--- START OF Material shown ---

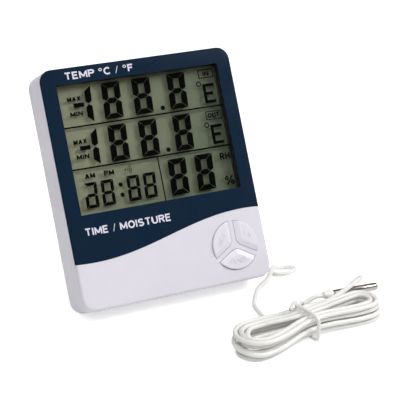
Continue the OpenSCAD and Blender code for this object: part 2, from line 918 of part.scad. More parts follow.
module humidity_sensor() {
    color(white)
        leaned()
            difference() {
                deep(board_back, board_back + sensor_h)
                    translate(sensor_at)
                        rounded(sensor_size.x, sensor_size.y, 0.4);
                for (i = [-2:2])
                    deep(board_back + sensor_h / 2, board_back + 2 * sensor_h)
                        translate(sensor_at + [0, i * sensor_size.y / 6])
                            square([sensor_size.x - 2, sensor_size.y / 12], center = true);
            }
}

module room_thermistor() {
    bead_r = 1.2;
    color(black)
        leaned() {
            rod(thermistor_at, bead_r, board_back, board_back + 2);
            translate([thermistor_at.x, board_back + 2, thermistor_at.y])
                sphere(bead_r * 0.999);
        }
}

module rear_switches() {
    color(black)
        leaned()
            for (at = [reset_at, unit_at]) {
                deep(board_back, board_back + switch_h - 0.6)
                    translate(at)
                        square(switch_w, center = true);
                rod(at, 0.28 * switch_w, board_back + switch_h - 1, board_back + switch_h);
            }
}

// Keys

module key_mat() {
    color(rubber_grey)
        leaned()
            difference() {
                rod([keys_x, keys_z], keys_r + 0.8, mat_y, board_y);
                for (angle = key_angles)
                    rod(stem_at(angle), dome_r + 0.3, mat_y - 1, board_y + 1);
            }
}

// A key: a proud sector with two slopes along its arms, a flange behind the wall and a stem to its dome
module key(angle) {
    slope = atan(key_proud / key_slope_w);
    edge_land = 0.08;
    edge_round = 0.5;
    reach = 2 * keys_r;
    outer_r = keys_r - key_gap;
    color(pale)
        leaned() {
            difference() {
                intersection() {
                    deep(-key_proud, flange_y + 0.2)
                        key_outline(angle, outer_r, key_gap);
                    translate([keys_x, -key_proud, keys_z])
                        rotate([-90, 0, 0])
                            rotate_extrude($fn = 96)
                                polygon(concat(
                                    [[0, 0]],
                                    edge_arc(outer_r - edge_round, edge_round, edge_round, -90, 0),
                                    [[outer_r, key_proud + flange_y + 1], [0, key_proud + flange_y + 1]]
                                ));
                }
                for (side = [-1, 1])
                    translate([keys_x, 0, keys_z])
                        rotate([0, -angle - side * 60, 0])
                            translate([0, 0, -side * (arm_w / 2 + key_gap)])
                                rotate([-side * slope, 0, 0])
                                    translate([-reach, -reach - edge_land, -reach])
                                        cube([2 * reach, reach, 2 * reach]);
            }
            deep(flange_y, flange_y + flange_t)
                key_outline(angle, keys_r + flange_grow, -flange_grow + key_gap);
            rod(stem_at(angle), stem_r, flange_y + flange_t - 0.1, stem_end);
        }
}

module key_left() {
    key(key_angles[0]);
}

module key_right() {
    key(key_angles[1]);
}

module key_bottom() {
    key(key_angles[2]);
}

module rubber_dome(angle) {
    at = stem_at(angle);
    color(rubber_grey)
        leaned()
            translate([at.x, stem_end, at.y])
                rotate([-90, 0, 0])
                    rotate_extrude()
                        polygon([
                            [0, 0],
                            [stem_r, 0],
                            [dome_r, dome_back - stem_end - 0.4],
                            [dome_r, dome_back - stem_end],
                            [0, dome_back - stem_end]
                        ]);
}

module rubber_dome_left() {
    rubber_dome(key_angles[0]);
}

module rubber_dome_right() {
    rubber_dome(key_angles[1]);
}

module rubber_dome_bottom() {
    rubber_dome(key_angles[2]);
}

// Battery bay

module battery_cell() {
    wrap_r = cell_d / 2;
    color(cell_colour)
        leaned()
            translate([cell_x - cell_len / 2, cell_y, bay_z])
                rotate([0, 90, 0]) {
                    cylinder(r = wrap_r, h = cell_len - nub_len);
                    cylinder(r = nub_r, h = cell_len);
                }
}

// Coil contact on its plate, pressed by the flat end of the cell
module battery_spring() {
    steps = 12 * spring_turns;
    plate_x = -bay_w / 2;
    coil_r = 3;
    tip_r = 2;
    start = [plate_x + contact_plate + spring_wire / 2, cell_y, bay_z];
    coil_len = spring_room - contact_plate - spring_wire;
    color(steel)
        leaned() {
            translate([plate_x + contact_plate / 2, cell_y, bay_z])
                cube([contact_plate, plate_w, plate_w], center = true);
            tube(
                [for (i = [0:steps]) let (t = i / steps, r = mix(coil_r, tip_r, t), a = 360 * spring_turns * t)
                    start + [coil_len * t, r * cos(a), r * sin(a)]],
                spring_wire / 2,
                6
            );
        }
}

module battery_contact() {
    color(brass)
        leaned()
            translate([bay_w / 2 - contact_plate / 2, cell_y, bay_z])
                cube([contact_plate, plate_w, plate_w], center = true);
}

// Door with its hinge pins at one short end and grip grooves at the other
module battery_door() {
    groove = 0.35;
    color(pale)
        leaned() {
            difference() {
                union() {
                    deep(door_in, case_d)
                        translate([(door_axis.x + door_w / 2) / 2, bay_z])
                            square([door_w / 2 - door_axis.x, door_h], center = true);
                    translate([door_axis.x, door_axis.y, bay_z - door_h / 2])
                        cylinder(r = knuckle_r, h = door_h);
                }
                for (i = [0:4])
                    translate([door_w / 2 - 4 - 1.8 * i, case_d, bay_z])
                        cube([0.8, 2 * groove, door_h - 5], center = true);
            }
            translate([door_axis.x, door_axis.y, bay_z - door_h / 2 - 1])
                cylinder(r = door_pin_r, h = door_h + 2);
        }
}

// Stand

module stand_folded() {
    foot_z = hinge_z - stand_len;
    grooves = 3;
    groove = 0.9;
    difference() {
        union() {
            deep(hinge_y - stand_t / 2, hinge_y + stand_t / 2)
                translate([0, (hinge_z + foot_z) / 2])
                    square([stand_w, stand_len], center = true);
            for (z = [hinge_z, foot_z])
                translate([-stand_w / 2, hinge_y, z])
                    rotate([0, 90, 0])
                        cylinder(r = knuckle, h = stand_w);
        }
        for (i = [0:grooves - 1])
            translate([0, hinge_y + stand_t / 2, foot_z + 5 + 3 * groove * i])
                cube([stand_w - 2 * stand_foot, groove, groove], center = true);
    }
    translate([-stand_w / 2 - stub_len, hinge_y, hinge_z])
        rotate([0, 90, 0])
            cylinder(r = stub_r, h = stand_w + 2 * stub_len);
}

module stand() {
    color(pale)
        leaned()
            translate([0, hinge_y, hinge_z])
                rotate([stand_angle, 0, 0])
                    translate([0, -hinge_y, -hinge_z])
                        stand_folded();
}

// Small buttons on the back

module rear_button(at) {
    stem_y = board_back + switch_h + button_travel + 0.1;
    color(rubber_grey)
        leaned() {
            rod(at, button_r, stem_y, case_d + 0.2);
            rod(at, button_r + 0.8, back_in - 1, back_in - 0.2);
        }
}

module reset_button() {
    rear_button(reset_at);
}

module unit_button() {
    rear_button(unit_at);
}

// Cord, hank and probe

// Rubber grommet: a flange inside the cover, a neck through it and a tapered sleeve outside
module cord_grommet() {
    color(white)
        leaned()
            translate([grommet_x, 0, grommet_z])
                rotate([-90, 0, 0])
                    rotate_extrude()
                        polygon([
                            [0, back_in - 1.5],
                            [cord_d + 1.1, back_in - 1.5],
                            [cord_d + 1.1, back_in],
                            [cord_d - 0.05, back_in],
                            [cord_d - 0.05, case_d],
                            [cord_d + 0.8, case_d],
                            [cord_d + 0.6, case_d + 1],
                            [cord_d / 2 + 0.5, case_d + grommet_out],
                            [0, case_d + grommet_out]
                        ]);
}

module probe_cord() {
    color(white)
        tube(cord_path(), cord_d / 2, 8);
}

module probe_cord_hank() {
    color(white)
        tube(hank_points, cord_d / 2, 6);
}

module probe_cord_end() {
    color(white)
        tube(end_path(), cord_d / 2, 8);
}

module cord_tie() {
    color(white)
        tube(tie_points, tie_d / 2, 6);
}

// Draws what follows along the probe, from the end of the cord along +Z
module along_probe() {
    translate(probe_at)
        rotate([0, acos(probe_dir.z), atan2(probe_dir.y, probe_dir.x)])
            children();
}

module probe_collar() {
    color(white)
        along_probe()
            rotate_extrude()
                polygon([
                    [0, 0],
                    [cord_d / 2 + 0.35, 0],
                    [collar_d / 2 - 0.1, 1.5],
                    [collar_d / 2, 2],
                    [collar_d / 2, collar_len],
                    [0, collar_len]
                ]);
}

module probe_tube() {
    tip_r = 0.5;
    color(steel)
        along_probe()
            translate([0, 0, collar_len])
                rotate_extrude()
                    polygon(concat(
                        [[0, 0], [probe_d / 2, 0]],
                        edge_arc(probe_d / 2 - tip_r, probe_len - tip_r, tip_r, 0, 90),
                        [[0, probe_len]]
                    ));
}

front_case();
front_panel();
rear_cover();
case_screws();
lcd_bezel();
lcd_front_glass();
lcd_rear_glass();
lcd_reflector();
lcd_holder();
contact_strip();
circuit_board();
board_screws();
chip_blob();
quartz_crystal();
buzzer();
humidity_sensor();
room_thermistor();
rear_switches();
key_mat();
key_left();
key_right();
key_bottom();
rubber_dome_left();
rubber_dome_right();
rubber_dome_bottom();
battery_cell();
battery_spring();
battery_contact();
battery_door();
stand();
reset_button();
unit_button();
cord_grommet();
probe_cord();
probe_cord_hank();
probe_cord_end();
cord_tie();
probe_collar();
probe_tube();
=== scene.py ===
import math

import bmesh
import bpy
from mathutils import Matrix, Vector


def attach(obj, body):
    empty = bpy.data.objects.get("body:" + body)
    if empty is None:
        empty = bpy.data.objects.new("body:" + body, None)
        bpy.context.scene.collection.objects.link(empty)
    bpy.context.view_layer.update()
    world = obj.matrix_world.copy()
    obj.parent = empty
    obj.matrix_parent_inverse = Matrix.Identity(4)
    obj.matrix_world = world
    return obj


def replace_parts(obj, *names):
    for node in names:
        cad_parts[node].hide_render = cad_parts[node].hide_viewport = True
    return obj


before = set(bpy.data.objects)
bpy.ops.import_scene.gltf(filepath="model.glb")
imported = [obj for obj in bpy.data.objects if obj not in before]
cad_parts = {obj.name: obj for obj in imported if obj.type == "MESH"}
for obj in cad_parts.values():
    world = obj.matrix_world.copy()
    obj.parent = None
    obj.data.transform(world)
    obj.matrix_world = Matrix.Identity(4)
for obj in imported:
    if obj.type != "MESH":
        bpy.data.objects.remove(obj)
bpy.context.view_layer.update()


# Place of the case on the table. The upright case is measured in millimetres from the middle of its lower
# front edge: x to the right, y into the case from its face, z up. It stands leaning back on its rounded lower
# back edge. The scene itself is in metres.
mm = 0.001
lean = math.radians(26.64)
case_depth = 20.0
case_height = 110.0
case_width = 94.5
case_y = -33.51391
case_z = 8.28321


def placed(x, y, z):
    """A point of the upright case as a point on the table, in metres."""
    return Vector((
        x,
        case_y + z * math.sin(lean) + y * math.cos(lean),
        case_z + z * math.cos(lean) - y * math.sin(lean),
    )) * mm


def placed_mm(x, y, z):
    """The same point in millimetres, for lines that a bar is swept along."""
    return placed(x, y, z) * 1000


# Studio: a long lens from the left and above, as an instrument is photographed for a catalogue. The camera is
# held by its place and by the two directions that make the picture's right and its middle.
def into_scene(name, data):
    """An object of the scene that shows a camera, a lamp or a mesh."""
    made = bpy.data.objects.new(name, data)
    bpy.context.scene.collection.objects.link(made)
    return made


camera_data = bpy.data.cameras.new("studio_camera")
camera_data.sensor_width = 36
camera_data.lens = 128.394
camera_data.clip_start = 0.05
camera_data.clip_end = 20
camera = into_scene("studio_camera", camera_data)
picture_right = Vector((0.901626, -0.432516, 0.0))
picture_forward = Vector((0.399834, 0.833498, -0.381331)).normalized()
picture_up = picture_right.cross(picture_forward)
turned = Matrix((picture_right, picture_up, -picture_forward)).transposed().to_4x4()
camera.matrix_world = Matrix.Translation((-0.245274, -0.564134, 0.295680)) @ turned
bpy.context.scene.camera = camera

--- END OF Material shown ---
--- START OF Material shown ---

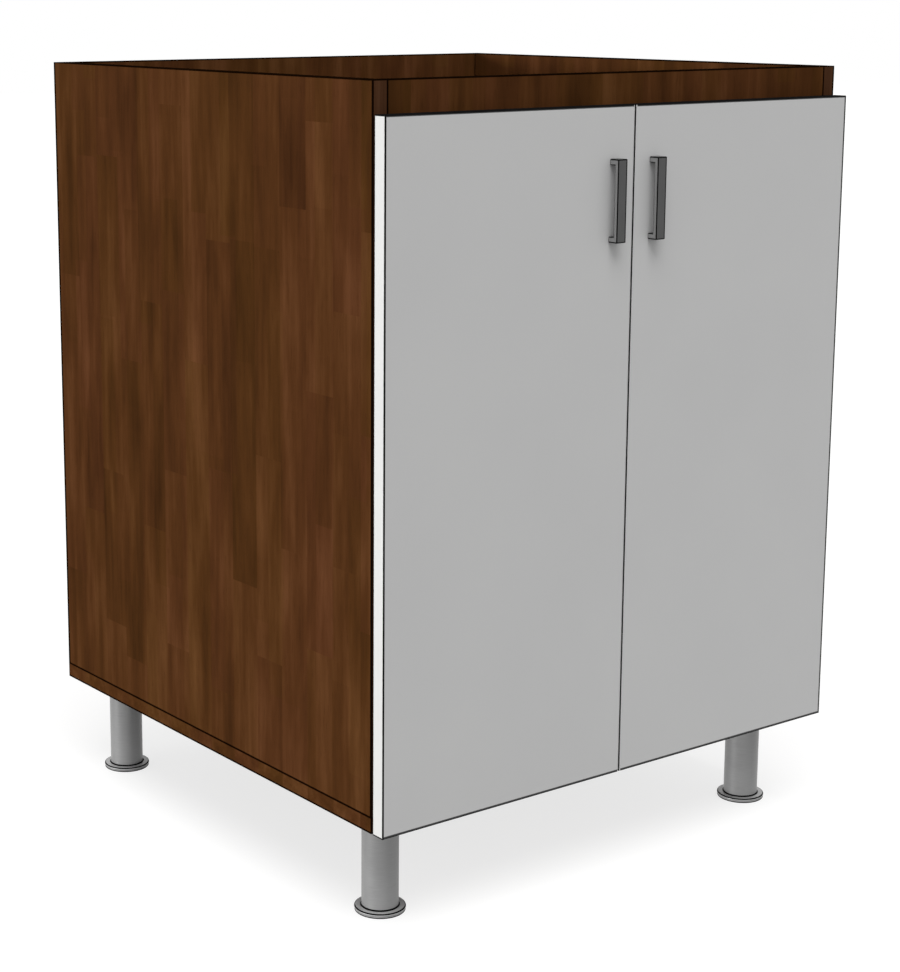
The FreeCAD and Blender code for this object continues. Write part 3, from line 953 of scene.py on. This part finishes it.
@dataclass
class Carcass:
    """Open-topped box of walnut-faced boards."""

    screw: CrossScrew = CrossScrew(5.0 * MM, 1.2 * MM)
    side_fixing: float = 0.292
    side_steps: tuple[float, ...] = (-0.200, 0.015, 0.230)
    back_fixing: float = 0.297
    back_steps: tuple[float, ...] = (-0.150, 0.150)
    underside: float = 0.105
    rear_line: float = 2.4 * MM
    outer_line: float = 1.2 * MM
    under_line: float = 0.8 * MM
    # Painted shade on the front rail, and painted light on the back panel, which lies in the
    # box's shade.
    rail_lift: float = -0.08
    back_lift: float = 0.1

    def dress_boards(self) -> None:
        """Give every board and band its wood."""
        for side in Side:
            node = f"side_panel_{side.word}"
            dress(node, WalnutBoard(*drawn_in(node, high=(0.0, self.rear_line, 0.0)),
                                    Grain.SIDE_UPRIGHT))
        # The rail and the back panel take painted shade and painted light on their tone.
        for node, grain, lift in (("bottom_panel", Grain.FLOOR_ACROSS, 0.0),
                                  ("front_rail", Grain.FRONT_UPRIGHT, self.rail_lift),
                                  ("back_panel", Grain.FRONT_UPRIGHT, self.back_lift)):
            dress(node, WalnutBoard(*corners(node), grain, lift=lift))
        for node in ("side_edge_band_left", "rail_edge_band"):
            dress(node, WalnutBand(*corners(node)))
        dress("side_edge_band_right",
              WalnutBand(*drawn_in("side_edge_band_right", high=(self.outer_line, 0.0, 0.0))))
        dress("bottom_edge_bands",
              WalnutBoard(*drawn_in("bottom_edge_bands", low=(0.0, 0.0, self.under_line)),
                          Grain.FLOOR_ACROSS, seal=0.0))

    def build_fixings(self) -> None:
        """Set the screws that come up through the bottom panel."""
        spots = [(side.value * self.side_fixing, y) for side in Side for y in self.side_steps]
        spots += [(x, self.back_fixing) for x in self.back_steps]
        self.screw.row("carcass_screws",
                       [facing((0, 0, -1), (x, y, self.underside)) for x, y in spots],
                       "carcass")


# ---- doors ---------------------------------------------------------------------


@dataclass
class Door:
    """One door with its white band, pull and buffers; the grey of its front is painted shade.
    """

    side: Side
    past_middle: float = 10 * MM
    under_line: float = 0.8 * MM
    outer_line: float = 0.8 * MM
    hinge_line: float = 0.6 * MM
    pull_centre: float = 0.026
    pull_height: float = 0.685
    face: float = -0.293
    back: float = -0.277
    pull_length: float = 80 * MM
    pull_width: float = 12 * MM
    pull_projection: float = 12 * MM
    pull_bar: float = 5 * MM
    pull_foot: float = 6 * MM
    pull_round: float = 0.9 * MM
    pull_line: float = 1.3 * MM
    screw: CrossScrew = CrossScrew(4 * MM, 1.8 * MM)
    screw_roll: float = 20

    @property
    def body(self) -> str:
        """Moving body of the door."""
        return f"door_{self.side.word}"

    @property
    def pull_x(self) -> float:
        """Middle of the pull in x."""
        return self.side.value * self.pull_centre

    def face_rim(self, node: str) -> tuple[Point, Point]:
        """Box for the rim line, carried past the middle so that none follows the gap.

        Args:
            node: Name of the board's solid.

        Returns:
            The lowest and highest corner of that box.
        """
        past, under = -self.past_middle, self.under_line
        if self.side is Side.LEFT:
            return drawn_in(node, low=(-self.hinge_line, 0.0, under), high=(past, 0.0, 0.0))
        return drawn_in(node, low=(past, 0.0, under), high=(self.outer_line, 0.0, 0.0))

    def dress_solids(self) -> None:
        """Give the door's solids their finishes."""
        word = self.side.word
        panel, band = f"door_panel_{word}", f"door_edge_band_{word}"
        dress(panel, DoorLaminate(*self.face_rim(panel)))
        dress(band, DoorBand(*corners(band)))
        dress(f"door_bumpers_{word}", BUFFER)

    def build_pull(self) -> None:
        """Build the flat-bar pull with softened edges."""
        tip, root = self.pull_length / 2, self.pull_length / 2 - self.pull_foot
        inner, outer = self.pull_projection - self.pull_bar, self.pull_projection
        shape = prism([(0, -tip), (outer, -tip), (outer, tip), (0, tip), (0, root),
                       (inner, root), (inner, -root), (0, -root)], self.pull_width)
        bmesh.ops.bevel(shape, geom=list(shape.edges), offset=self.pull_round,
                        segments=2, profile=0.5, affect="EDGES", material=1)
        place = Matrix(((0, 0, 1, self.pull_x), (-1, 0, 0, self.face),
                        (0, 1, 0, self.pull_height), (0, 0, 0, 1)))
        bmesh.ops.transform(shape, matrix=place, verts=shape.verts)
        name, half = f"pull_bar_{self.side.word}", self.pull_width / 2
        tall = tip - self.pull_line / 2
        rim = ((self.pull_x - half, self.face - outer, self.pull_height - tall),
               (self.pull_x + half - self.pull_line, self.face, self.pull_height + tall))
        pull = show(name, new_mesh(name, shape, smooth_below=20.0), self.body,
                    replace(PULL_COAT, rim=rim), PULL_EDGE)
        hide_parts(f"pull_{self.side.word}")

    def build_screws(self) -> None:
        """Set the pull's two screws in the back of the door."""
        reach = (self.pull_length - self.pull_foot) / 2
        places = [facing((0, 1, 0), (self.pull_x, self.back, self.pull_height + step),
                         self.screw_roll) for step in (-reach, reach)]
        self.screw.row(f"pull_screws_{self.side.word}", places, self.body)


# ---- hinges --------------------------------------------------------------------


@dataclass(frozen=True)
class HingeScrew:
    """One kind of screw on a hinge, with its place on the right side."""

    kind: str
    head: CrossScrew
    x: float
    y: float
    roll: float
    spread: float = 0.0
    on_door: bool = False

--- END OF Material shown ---

* _The task_
Which lines of the data include "Blender"? Copy each of them.

* _Answer in full_
Continue the OpenSCAD and Blender code for this object: part 2, from line 918 of part.scad. More parts follow.
The FreeCAD and Blender code for this object continues. Write part 3, from line 953 of scene.py on. This part finishes it.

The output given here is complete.